### [GOAL]
Begin at the line that contains "corners.append(FreeCAD.Vector(x, y, -reach))", stop after the line that contains "record = json.load(file)", and reproduce only that span, unaltered.

### [STORED DATA]

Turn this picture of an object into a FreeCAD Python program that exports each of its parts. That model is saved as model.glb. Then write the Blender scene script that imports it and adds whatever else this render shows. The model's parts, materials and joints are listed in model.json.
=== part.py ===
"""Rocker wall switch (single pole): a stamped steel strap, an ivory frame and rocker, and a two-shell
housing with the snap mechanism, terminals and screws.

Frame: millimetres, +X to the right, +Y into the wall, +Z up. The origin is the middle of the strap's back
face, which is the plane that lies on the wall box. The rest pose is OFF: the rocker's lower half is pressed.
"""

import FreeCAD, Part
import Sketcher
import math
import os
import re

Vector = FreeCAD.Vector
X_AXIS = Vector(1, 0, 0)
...
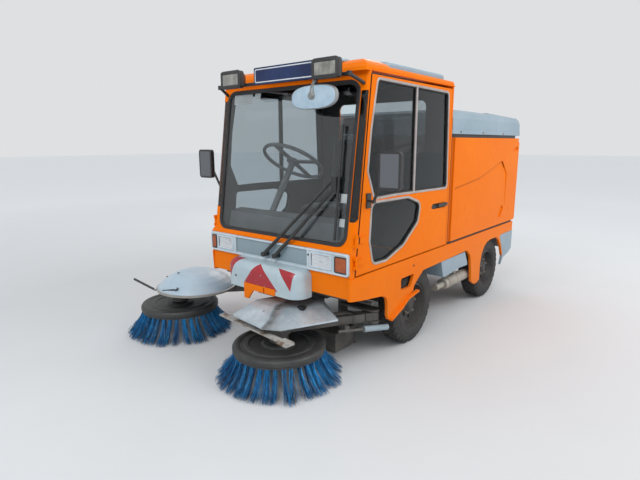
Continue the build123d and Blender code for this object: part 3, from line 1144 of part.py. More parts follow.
--
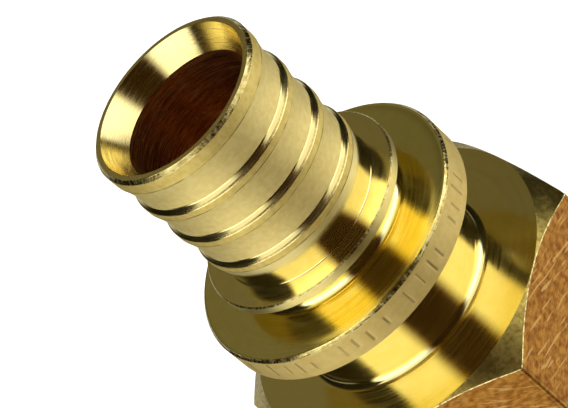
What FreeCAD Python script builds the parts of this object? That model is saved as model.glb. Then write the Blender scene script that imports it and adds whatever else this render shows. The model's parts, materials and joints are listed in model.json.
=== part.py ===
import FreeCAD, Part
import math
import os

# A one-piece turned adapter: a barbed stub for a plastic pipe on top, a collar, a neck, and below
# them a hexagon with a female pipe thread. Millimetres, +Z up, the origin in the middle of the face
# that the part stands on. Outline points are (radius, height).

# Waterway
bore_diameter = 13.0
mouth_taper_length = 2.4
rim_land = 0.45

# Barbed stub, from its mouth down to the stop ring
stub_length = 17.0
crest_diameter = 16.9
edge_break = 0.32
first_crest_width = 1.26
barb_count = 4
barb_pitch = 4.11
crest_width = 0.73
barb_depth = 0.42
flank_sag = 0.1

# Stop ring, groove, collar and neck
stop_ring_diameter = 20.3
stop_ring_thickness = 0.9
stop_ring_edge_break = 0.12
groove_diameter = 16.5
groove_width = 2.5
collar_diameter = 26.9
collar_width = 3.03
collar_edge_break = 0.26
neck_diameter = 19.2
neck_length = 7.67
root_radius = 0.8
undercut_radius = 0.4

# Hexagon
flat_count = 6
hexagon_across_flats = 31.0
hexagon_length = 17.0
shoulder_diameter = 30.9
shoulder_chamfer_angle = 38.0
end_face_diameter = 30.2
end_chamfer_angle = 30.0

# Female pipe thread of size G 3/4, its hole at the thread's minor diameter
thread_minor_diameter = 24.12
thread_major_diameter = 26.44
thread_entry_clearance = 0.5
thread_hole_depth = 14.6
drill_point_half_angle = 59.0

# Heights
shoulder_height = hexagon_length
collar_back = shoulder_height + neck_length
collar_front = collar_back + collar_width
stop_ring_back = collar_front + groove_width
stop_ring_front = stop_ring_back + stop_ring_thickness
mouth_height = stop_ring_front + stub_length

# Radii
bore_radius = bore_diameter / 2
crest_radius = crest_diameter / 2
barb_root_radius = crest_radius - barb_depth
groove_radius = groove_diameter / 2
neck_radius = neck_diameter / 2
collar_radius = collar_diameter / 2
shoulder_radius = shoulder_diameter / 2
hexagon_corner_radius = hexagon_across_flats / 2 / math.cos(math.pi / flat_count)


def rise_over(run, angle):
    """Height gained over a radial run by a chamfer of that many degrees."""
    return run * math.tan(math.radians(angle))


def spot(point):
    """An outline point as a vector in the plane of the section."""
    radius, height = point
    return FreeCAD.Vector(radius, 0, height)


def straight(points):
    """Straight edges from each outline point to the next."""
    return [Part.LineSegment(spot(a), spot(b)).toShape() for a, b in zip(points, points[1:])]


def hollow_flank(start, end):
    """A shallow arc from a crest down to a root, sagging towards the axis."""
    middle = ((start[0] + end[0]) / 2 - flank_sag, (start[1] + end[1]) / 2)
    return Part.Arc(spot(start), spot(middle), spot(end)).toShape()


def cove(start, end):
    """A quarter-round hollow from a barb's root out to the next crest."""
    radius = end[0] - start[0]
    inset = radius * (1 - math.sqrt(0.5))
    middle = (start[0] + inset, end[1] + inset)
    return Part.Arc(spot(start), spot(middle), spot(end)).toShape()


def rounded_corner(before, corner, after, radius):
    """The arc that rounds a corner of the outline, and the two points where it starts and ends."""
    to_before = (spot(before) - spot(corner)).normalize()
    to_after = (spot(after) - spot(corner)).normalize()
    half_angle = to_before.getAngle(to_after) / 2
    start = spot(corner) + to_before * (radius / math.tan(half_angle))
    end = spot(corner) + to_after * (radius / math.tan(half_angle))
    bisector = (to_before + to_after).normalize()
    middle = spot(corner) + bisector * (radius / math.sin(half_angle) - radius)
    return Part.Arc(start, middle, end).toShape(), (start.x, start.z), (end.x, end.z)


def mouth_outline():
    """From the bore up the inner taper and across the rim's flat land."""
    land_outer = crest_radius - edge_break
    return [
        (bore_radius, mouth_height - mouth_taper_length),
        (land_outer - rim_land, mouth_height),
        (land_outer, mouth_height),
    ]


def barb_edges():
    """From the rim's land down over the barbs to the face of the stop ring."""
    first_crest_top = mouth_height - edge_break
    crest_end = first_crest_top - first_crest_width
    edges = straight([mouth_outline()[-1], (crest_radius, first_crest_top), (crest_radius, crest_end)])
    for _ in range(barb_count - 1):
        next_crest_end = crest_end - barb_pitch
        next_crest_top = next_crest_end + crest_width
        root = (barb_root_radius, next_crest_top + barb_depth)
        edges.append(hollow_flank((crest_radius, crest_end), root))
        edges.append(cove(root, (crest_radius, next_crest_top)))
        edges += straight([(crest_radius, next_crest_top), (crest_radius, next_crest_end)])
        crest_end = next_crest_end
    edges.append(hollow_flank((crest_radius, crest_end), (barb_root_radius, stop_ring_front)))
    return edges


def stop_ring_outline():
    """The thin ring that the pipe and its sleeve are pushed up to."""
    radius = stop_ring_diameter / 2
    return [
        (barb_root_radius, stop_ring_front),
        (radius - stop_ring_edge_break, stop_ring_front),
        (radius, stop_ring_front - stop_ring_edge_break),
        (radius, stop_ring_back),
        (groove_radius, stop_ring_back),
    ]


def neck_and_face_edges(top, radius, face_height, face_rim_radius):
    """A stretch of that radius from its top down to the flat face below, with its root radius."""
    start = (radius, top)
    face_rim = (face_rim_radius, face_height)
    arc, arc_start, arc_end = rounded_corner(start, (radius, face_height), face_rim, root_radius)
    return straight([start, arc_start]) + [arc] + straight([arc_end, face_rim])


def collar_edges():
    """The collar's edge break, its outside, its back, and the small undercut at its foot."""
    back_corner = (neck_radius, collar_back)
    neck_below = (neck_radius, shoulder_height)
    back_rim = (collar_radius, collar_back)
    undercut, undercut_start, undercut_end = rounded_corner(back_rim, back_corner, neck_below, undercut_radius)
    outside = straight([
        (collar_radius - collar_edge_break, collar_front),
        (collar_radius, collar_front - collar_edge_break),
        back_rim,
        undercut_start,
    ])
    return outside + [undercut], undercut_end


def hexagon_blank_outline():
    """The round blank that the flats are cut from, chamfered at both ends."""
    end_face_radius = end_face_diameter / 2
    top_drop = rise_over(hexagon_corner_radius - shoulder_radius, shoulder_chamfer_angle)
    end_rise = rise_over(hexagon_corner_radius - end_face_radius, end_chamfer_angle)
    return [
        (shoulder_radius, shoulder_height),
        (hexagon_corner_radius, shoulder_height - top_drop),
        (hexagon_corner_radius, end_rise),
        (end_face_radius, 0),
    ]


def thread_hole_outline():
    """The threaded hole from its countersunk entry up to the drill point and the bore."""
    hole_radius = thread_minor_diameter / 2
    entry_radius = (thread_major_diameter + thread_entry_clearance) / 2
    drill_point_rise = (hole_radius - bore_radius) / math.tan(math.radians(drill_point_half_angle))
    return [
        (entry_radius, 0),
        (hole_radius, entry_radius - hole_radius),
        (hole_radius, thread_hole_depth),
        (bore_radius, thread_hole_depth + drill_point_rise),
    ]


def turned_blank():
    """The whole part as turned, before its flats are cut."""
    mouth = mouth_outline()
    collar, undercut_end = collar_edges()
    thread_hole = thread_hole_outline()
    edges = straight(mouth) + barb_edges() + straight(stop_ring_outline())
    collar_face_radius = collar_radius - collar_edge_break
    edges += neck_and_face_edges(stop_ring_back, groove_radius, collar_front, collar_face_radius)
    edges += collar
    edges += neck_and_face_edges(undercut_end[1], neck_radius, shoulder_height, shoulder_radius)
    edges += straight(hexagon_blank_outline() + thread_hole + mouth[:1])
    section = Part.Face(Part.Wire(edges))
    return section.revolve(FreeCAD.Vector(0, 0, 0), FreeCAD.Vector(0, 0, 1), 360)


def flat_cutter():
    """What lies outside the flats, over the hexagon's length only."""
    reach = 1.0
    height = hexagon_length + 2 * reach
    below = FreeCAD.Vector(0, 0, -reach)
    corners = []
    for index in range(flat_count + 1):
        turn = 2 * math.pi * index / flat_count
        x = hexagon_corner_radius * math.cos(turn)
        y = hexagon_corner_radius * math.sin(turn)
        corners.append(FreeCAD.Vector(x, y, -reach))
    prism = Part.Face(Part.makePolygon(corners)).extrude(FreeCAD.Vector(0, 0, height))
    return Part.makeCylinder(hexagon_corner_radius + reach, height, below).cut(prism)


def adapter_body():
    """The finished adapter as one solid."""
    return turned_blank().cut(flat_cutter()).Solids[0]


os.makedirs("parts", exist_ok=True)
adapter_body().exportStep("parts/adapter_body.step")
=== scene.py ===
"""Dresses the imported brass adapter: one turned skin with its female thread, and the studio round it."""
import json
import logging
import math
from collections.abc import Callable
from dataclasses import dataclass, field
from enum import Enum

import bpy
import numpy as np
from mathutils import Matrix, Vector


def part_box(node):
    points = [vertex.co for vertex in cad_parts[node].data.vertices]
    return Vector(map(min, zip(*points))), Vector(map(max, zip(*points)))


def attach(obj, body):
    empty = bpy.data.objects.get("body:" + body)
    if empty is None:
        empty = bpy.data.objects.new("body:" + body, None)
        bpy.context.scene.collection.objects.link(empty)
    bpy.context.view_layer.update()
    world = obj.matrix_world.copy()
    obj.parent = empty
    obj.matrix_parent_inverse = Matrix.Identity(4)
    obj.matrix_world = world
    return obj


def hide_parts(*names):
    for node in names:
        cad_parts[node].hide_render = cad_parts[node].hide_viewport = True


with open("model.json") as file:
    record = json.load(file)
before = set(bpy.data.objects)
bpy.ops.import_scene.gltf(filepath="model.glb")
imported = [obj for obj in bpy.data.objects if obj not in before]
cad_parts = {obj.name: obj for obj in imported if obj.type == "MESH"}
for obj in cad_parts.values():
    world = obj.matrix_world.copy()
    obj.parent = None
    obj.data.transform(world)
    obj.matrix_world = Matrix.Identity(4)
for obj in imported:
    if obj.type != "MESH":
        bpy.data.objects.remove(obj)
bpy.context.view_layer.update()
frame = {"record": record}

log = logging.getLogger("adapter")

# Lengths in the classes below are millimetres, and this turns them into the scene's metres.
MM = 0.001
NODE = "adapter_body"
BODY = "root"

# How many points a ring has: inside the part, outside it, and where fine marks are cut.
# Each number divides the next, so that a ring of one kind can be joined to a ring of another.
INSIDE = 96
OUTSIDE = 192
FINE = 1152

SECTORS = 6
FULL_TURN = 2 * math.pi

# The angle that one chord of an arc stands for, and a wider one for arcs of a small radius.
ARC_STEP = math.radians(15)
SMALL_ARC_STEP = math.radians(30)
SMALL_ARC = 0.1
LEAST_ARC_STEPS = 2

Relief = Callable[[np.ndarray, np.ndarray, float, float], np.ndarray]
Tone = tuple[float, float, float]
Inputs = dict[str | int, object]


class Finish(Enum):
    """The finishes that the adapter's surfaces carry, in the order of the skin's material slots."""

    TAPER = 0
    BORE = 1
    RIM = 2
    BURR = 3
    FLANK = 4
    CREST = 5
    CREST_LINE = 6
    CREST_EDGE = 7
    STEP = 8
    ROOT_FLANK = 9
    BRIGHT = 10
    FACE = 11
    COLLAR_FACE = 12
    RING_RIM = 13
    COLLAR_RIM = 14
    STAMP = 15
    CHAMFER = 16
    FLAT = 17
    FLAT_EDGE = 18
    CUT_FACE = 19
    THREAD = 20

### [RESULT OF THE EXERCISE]
        corners.append(FreeCAD.Vector(x, y, -reach))
    prism = Part.Face(Part.makePolygon(corners)).extrude(FreeCAD.Vector(0, 0, height))
    return Part.makeCylinder(hexagon_corner_radius + reach, height, below).cut(prism)


def adapter_body():
    """The finished adapter as one solid."""
    return turned_blank().cut(flat_cutter()).Solids[0]


os.makedirs("parts", exist_ok=True)
adapter_body().exportStep("parts/adapter_body.step")
=== scene.py ===
"""Dresses the imported brass adapter: one turned skin with its female thread, and the studio round it."""
import json
import logging
import math
from collections.abc import Callable
from dataclasses import dataclass, field
from enum import Enum

import bpy
import numpy as np
from mathutils import Matrix, Vector


def part_box(node):
    points = [vertex.co for vertex in cad_parts[node].data.vertices]
    return Vector(map(min, zip(*points))), Vector(map(max, zip(*points)))


def attach(obj, body):
    empty = bpy.data.objects.get("body:" + body)
    if empty is None:
        empty = bpy.data.objects.new("body:" + body, None)
        bpy.context.scene.collection.objects.link(empty)
    bpy.context.view_layer.update()
    world = obj.matrix_world.copy()
    obj.parent = empty
    obj.matrix_parent_inverse = Matrix.Identity(4)
    obj.matrix_world = world
    return obj


def hide_parts(*names):
    for node in names:
        cad_parts[node].hide_render = cad_parts[node].hide_viewport = True


with open("model.json") as file:
    record = json.load(file)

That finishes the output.